## Given task
Write out the whole listing, matching it exactly.

## Dataset content

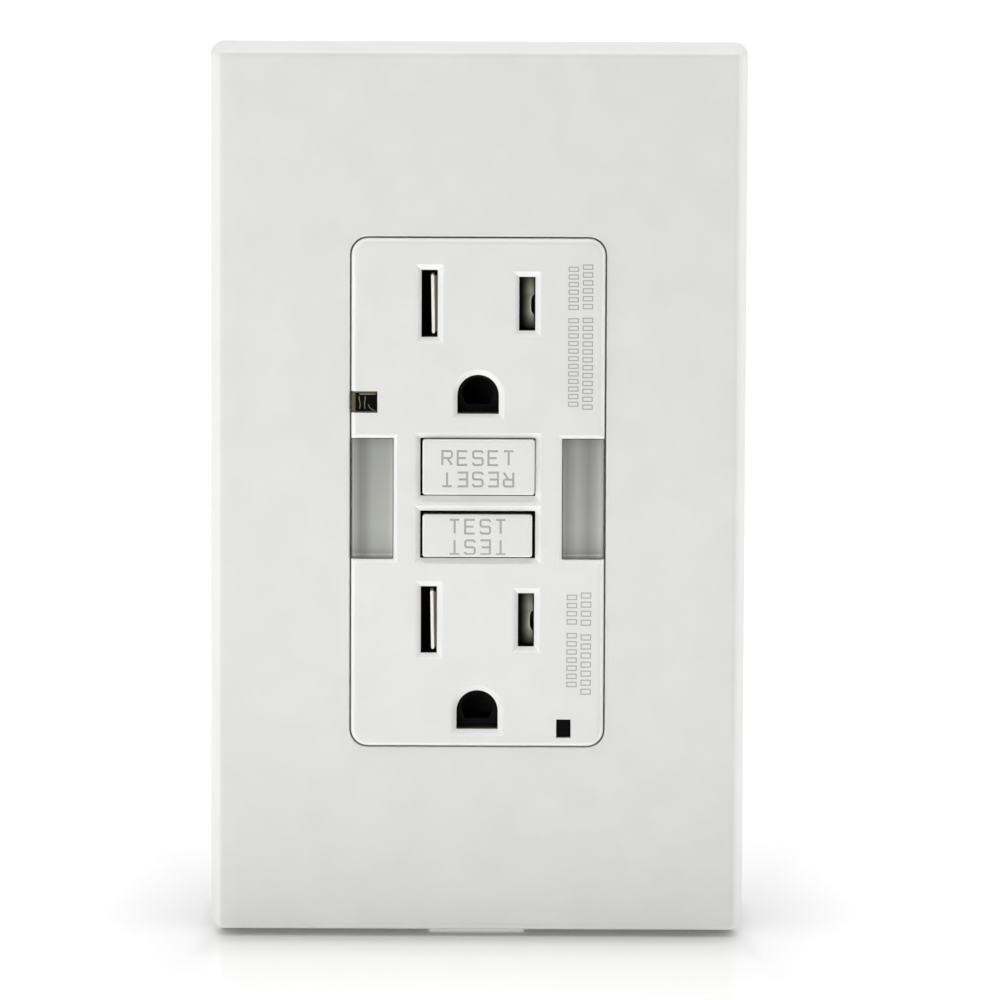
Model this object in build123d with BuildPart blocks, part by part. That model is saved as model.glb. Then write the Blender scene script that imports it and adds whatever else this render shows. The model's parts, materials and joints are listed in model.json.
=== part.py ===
from build123d import *
import os

# A ground-fault receptacle with guide lights, its screwless wall plate and all that is inside.
# Millimetres: X is to the right, Y goes into the wall and Z is up. The origin lies on the finished
# wall, in the back plane of the mounting strap, midway between the two mounting screws.

# Wall plate
PLATE_WIDTH = 70.1
PLATE_HEIGHT = 117.1
PLATE_DEPTH = 6.5
PLATE_CORNER = 1.8
PLATE_DRAFT = 8.7  # degrees
PLATE_EDGE = 1.0
PLATE_WALL = 1.6
PLATE_FRONT_WALL = 1.9
OPENING_WIDTH = 33.4
OPENING_HEIGHT = 66.9
OPENING_CORNER = 2.35

# Device face, behind which everything else is stacked by depth
FACE_WIDTH = 33.0
FACE_HEIGHT = 66.5
FACE_CORNER = 2.2
FACE_EDGE = 0.8
FACE_DEPTH = -7.1
FACE_WALL = 2.0
FACE_SIDE_WALL = 1.4
FLANGE_WIDTH = 41.0
FLANGE_HEIGHT = 67.4
FLANGE_DEPTH = -3.0
STRAP_THICKNESS = 1.2
HOUSING_DEPTH = 1.0
HOUSING_BACK = 27.0
HOUSING_WIDTH = 42.5
HOUSING_HEIGHT = 68.5
HOUSING_WALL = 1.6
BUS_DEPTH = 9.0
FRAME_DEPTH = 9.8
FRAME_THICKNESS = 1.2
BOARD_DEPTH = 20.0
BOARD_THICKNESS = 1.6

# Receptacles: two ground holes and the blade slots above each
GROUND_HEIGHTS = (12.75, -28.65)
BLADE_RISE = 12.0
BLADE_SPACING = 12.7
SLOT_WIDTH = 2.1
NEUTRAL_SLOT = 8.75
HOT_SLOT = 7.0
SLOT_BEVEL = 0.75
GROUND_RADIUS = 2.7
GROUND_FLAT = 2.4

# Buttons
RESET_Z = 3.4
RESET_WELL = 7.55
TEST_Z = -5.45
TEST_WELL = 6.2
WELL_WIDTH = 15.0
WELL_BEVEL = 0.75
RESET_TRAVEL = 2.8
TEST_TRAVEL = 1.8
LETTER_HEIGHT = 2.07
LETTER_WIDTH = 1.5
LETTER_PITCH = 2.0
LETTER_STROKE = 0.26
LETTER_DEPTH = 0.15

# Windows in the face. The guide light lenses are alike on both sides
LENS_X = (11.0, 16.5)
LENS_Z = (-8.65, 7.15)
PHOTOCELL_X = (-16.5, -13.1)
PHOTOCELL_Z = (10.5, 13.3)
STATUS_X = 11.3
STATUS_Z = -30.9
STATUS_WIDTH = 1.9
STATUS_HEIGHT = 2.45
LIGHT_CLEARANCE = 0.08

# Fastening
MOUNTING_SCREW_Z = 41.67
PLATE_SCREW_Z = 48.4
MOUNTING_SCREW_RADIUS = 1.75
MOUNTING_SCREW_NECK = 1.45
HOUSING_SCREW_X = 17.6
HOUSING_SCREW_Z = 30.8
TERMINAL_Z = 18.0
TERMINAL_Y = 8.0
GROUND_SCREW_Y = 4.8
GROUND_SCREW_Z = -41.8

# Works
CLIP_LEAF = 0.45
ARM_X = (4.85, 7.85)
ARM_HINGE_Z = 13.0
ARM_Y = (13.2, 13.6)
ARM_WIDTH = ARM_X[1] - ARM_X[0]
CONTACT_Z = -7.0
CARRIAGE_Y = (13.75, 16.5)
SOLENOID_Y = 15.0
SENSOR_Z = 23.5

BLADE_X = BLADE_SPACING / 2
BLADE_HEIGHTS = [z + BLADE_RISE for z in GROUND_HEIGHTS]
FRAME_BACK = FRAME_DEPTH + FRAME_THICKNESS
BOARD_BACK = BOARD_DEPTH + BOARD_THICKNESS
FACE_BACK = FACE_DEPTH + FACE_WALL
SIDES = (-1, 1)


def facing(y):
    """Plane at depth y, seen from the room: its normal points out of the wall."""
    return Plane.XZ.offset(-y)


def block(x, y, z, mode=Mode.ADD):
    """Box in the active part between two limits along each of X, Y and Z."""
    with Locations(((x[0] + x[1]) / 2, (y[0] + y[1]) / 2, (z[0] + z[1]) / 2)):
        Box(abs(x[1] - x[0]), abs(y[1] - y[0]), abs(z[1] - z[0]), mode=mode)


def post(centres, y, radius, mode=Mode.ADD):
    """Round posts in the active part, along Y between two depths, at (x, z) centres."""
    with Locations(*[(x, (y[0] + y[1]) / 2, z) for x, z in centres]):
        Cylinder(radius, abs(y[1] - y[0]), rotation=(90, 0, 0), mode=mode)


def sleeve(centres, y, outer, inner):
    """Round tubes in the active part, along Y between two depths, at (x, z) centres."""
    post(centres, y, outer)
    post(centres, y, inner, Mode.SUBTRACT)


def round_end(x, width, y, z):
    """Half-round end of a leaf in the active part, about the line along X that it turns on."""
    with Locations((x, (y[0] + y[1]) / 2, z)):
        Cylinder((y[1] - y[0]) / 2, width, rotation=(0, 90, 0))


def screw(head_radius, head_height, shank_radius, shank_length, dome):
    """Screw with its head's underside at the origin, its head towards -Y and a cross drive."""
    drive_depth = 0.6 * head_height
    with BuildPart() as made:
        post([(0, 0)], (-head_height, 0), head_radius)
        fillet(made.edges().filter_by(GeomType.CIRCLE).sort_by(Axis.Y)[0], dome)
        post([(0, 0)], (0, shank_length), shank_radius)
        chamfer(made.edges().filter_by(GeomType.CIRCLE).sort_by(Axis.Y)[-1], 0.4 * shank_radius)
        for x, z in ((1.3, 0.22), (0.22, 1.3)):
            reach = (x * head_radius / 2, z * head_radius / 2)
            block(
                (-reach[0], reach[0]),
                (-head_height, drive_depth - head_height),
                (-reach[1], reach[1]),
                Mode.SUBTRACT,
            )
    return made.part


def ground_outline(grow=0.0):
    """Ground hole seen from the room: a circle with a flat bottom, grown all round."""
    with BuildSketch() as outline:
        Circle(GROUND_RADIUS + grow)
        with Locations((0, -(GROUND_FLAT + grow) / 2)):
            Rectangle(2 * (GROUND_RADIUS + grow), GROUND_FLAT + grow)
        low = GROUND_RADIUS - GROUND_FLAT
        with Locations((0, -(GROUND_FLAT + grow) - low)):
            Rectangle(4 * GROUND_RADIUS, 2 * low, mode=Mode.SUBTRACT)
    return outline.sketch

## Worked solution
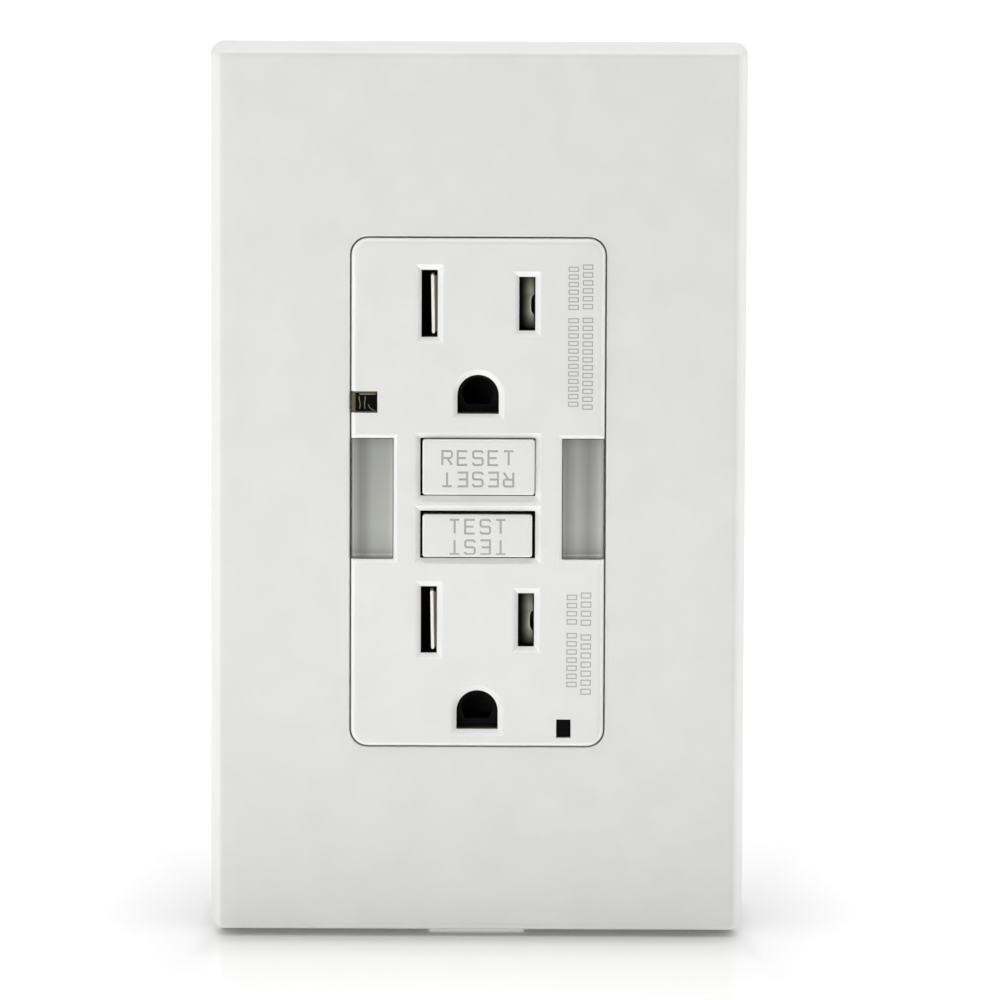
Model this object in build123d with BuildPart blocks, part by part. That model is saved as model.glb. Then write the Blender scene script that imports it and adds whatever else this render shows. The model's parts, materials and joints are listed in model.json.
=== part.py ===
from build123d import *
import os

# A ground-fault receptacle with guide lights, its screwless wall plate and all that is inside.
# Millimetres: X is to the right, Y goes into the wall and Z is up. The origin lies on the finished
# wall, in the back plane of the mounting strap, midway between the two mounting screws.

# Wall plate
PLATE_WIDTH = 70.1
PLATE_HEIGHT = 117.1
PLATE_DEPTH = 6.5
PLATE_CORNER = 1.8
PLATE_DRAFT = 8.7  # degrees
PLATE_EDGE = 1.0
PLATE_WALL = 1.6
PLATE_FRONT_WALL = 1.9
OPENING_WIDTH = 33.4
OPENING_HEIGHT = 66.9
OPENING_CORNER = 2.35

# Device face, behind which everything else is stacked by depth
FACE_WIDTH = 33.0
FACE_HEIGHT = 66.5
FACE_CORNER = 2.2
FACE_EDGE = 0.8
FACE_DEPTH = -7.1
FACE_WALL = 2.0
FACE_SIDE_WALL = 1.4
FLANGE_WIDTH = 41.0
FLANGE_HEIGHT = 67.4
FLANGE_DEPTH = -3.0
STRAP_THICKNESS = 1.2
HOUSING_DEPTH = 1.0
HOUSING_BACK = 27.0
HOUSING_WIDTH = 42.5
HOUSING_HEIGHT = 68.5
HOUSING_WALL = 1.6
BUS_DEPTH = 9.0
FRAME_DEPTH = 9.8
FRAME_THICKNESS = 1.2
BOARD_DEPTH = 20.0
BOARD_THICKNESS = 1.6

# Receptacles: two ground holes and the blade slots above each
GROUND_HEIGHTS = (12.75, -28.65)
BLADE_RISE = 12.0
BLADE_SPACING = 12.7
SLOT_WIDTH = 2.1
NEUTRAL_SLOT = 8.75
HOT_SLOT = 7.0
SLOT_BEVEL = 0.75
GROUND_RADIUS = 2.7
GROUND_FLAT = 2.4

# Buttons
RESET_Z = 3.4
RESET_WELL = 7.55
TEST_Z = -5.45
TEST_WELL = 6.2
WELL_WIDTH = 15.0
WELL_BEVEL = 0.75
RESET_TRAVEL = 2.8
TEST_TRAVEL = 1.8
LETTER_HEIGHT = 2.07
LETTER_WIDTH = 1.5
LETTER_PITCH = 2.0
LETTER_STROKE = 0.26
LETTER_DEPTH = 0.15

# Windows in the face. The guide light lenses are alike on both sides
LENS_X = (11.0, 16.5)
LENS_Z = (-8.65, 7.15)
PHOTOCELL_X = (-16.5, -13.1)
PHOTOCELL_Z = (10.5, 13.3)
STATUS_X = 11.3
STATUS_Z = -30.9
STATUS_WIDTH = 1.9
STATUS_HEIGHT = 2.45
LIGHT_CLEARANCE = 0.08

# Fastening
MOUNTING_SCREW_Z = 41.67
PLATE_SCREW_Z = 48.4
MOUNTING_SCREW_RADIUS = 1.75
MOUNTING_SCREW_NECK = 1.45
HOUSING_SCREW_X = 17.6
HOUSING_SCREW_Z = 30.8
TERMINAL_Z = 18.0
TERMINAL_Y = 8.0
GROUND_SCREW_Y = 4.8
GROUND_SCREW_Z = -41.8

# Works
CLIP_LEAF = 0.45
ARM_X = (4.85, 7.85)
ARM_HINGE_Z = 13.0
ARM_Y = (13.2, 13.6)
ARM_WIDTH = ARM_X[1] - ARM_X[0]
CONTACT_Z = -7.0
CARRIAGE_Y = (13.75, 16.5)
SOLENOID_Y = 15.0
SENSOR_Z = 23.5

BLADE_X = BLADE_SPACING / 2
BLADE_HEIGHTS = [z + BLADE_RISE for z in GROUND_HEIGHTS]
FRAME_BACK = FRAME_DEPTH + FRAME_THICKNESS
BOARD_BACK = BOARD_DEPTH + BOARD_THICKNESS
FACE_BACK = FACE_DEPTH + FACE_WALL
SIDES = (-1, 1)


def facing(y):
    """Plane at depth y, seen from the room: its normal points out of the wall."""
    return Plane.XZ.offset(-y)


def block(x, y, z, mode=Mode.ADD):
    """Box in the active part between two limits along each of X, Y and Z."""
    with Locations(((x[0] + x[1]) / 2, (y[0] + y[1]) / 2, (z[0] + z[1]) / 2)):
        Box(abs(x[1] - x[0]), abs(y[1] - y[0]), abs(z[1] - z[0]), mode=mode)


def post(centres, y, radius, mode=Mode.ADD):
    """Round posts in the active part, along Y between two depths, at (x, z) centres."""
    with Locations(*[(x, (y[0] + y[1]) / 2, z) for x, z in centres]):
        Cylinder(radius, abs(y[1] - y[0]), rotation=(90, 0, 0), mode=mode)


def sleeve(centres, y, outer, inner):
    """Round tubes in the active part, along Y between two depths, at (x, z) centres."""
    post(centres, y, outer)
    post(centres, y, inner, Mode.SUBTRACT)


def round_end(x, width, y, z):
    """Half-round end of a leaf in the active part, about the line along X that it turns on."""
    with Locations((x, (y[0] + y[1]) / 2, z)):
        Cylinder((y[1] - y[0]) / 2, width, rotation=(0, 90, 0))


def screw(head_radius, head_height, shank_radius, shank_length, dome):
    """Screw with its head's underside at the origin, its head towards -Y and a cross drive."""
    drive_depth = 0.6 * head_height
    with BuildPart() as made:
        post([(0, 0)], (-head_height, 0), head_radius)
        fillet(made.edges().filter_by(GeomType.CIRCLE).sort_by(Axis.Y)[0], dome)
        post([(0, 0)], (0, shank_length), shank_radius)
        chamfer(made.edges().filter_by(GeomType.CIRCLE).sort_by(Axis.Y)[-1], 0.4 * shank_radius)
        for x, z in ((1.3, 0.22), (0.22, 1.3)):
            reach = (x * head_radius / 2, z * head_radius / 2)
            block(
                (-reach[0], reach[0]),
                (-head_height, drive_depth - head_height),
                (-reach[1], reach[1]),
                Mode.SUBTRACT,
            )
    return made.part


def ground_outline(grow=0.0):
    """Ground hole seen from the room: a circle with a flat bottom, grown all round."""
    with BuildSketch() as outline:
        Circle(GROUND_RADIUS + grow)
        with Locations((0, -(GROUND_FLAT + grow) / 2)):
            Rectangle(2 * (GROUND_RADIUS + grow), GROUND_FLAT + grow)
        low = GROUND_RADIUS - GROUND_FLAT
        with Locations((0, -(GROUND_FLAT + grow) - low)):
            Rectangle(4 * GROUND_RADIUS, 2 * low, mode=Mode.SUBTRACT)
    return outline.sketch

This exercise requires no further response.